なかでも、東京都大田区の「OTAテクノCORE」は、590兆円規模の未開拓市場である公的不動産(PRE)の取得・開発事業の試金石として取り組むもの。IIF は2019年2月に、同施設に投資するSPCの匿名組合出資持分の約6%(1億円)を取得、2024年2月末を決済期限とする全持分の優先交渉権を確保している(優先交渉権行使価格は44億9,000万円)。OTAテクノCOREは、大田区がめざす10か年基本計画「高付加価値を産み出すものづくり産業の集積地」を具現化するもの。同区が一棟を20年間賃借。工場アパートとして精密加工分野や機械金属系研究開発関連など中小規模の製造業者へ貸与、集積させる(2022年1月時点で稼働率は100%)。

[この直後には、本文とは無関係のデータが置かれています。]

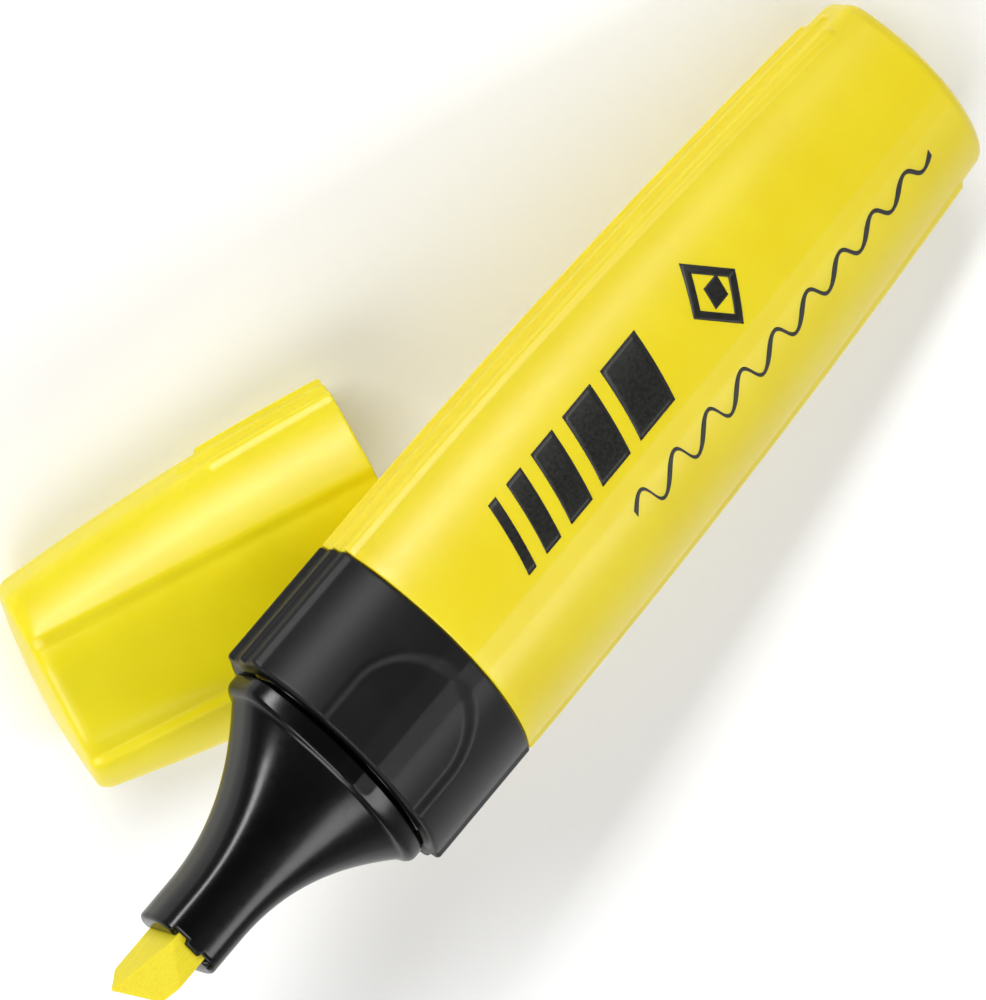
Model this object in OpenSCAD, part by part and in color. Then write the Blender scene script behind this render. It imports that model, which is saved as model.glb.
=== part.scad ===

IIF にとっては、働きがい、産業・技術革新の基盤などSDGsが掲げる重点目標に沿うほか、「ポジティブ・インパクト金融原則」にも合致する。「比較的高水準のリターンも見込まれ、社会性、経済性の両面を満たせる」と上田氏は話す。
匿名組合出資持分取得に際しては、サステナビリティ調査やコンサルティングを手がけるCSRデザイン環境投資顧問からポジティブ・インパクト金融原則との適合性に関する意見書を取得した。インパクトカテゴリとして設定した雇用・包摂的で健全な経済(正のインパクト)、気候(負のインパクト)、土壌(負のインパクト)は、毎月ないしは年に一度、モニタリングを実施している[図表]。「全持分取得の暁には、より主体的にマスターレッシー(大田区)やエンドのテナント企業、ワーカーの声を拾い集め、社会性と経済性を両立させるための最適解を模索したい」(上田氏)。